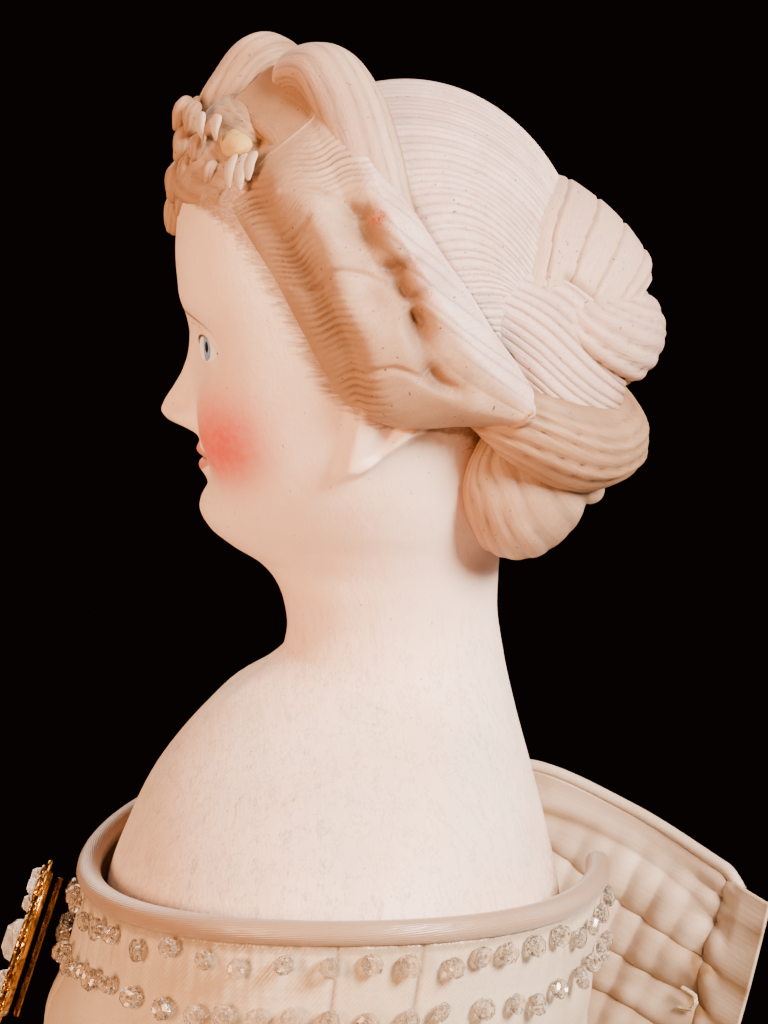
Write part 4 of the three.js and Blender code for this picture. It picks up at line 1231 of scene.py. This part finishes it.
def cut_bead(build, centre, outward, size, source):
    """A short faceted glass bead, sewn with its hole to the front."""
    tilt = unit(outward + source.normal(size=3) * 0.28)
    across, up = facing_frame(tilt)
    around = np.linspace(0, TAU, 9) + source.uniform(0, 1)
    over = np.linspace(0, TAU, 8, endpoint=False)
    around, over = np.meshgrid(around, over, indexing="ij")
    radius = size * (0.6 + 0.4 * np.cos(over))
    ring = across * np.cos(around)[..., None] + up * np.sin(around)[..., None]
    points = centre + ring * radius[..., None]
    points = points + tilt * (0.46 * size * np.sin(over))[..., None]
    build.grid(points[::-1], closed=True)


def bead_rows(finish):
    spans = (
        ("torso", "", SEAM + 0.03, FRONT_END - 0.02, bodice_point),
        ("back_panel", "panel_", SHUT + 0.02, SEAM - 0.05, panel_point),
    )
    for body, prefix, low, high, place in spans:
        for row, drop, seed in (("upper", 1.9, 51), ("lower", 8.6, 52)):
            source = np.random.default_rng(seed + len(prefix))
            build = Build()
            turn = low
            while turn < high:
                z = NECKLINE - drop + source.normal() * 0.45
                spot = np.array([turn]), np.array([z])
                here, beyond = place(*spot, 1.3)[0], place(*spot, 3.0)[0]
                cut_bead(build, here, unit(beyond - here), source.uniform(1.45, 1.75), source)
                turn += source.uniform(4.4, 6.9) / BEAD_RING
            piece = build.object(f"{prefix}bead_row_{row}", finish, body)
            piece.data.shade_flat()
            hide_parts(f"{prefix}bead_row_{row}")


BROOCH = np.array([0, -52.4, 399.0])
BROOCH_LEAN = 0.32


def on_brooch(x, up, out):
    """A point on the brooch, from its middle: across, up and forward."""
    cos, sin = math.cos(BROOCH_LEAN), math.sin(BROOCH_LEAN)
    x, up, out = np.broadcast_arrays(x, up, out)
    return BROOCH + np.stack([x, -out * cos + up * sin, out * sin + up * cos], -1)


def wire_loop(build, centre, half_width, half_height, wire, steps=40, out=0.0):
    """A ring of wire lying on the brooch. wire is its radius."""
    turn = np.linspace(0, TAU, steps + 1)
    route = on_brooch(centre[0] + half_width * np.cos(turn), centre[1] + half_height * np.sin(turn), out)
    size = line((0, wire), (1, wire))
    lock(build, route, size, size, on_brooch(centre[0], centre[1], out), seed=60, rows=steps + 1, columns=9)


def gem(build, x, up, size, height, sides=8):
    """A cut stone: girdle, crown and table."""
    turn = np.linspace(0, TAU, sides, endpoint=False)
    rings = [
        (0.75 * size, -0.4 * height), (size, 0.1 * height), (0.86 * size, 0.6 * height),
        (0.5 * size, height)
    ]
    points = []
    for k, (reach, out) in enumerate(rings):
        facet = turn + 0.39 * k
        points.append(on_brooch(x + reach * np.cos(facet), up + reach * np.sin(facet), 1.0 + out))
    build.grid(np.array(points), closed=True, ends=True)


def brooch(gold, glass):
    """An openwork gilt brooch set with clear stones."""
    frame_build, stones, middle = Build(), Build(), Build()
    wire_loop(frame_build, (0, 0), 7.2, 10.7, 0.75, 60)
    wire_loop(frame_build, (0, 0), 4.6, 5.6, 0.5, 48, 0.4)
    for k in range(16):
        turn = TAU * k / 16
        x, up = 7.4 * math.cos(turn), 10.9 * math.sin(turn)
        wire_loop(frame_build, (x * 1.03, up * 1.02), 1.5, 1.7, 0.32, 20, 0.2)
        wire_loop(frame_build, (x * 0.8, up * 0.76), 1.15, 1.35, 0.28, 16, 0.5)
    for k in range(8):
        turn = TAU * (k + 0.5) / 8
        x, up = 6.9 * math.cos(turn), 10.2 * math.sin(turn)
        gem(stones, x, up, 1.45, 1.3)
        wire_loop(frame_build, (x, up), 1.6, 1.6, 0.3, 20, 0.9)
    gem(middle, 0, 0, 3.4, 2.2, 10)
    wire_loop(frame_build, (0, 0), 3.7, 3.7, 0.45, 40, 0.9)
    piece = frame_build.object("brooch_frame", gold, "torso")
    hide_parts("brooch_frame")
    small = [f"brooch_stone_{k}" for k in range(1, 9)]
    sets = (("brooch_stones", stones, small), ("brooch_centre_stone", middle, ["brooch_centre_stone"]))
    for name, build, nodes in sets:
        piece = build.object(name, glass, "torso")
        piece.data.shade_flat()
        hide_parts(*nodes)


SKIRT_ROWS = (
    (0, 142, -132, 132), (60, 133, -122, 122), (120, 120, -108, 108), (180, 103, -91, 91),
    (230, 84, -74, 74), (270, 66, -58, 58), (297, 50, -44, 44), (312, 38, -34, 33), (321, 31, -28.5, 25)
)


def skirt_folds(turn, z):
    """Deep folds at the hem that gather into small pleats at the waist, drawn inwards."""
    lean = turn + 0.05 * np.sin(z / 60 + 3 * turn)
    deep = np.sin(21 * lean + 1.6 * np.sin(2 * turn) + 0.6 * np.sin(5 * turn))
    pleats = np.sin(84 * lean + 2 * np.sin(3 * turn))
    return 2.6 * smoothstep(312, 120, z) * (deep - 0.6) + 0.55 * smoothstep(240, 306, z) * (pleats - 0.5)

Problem
Looking at the data above, how many lines hold the word "prefix"? Respond with the number alone.

Solution for this exercise
4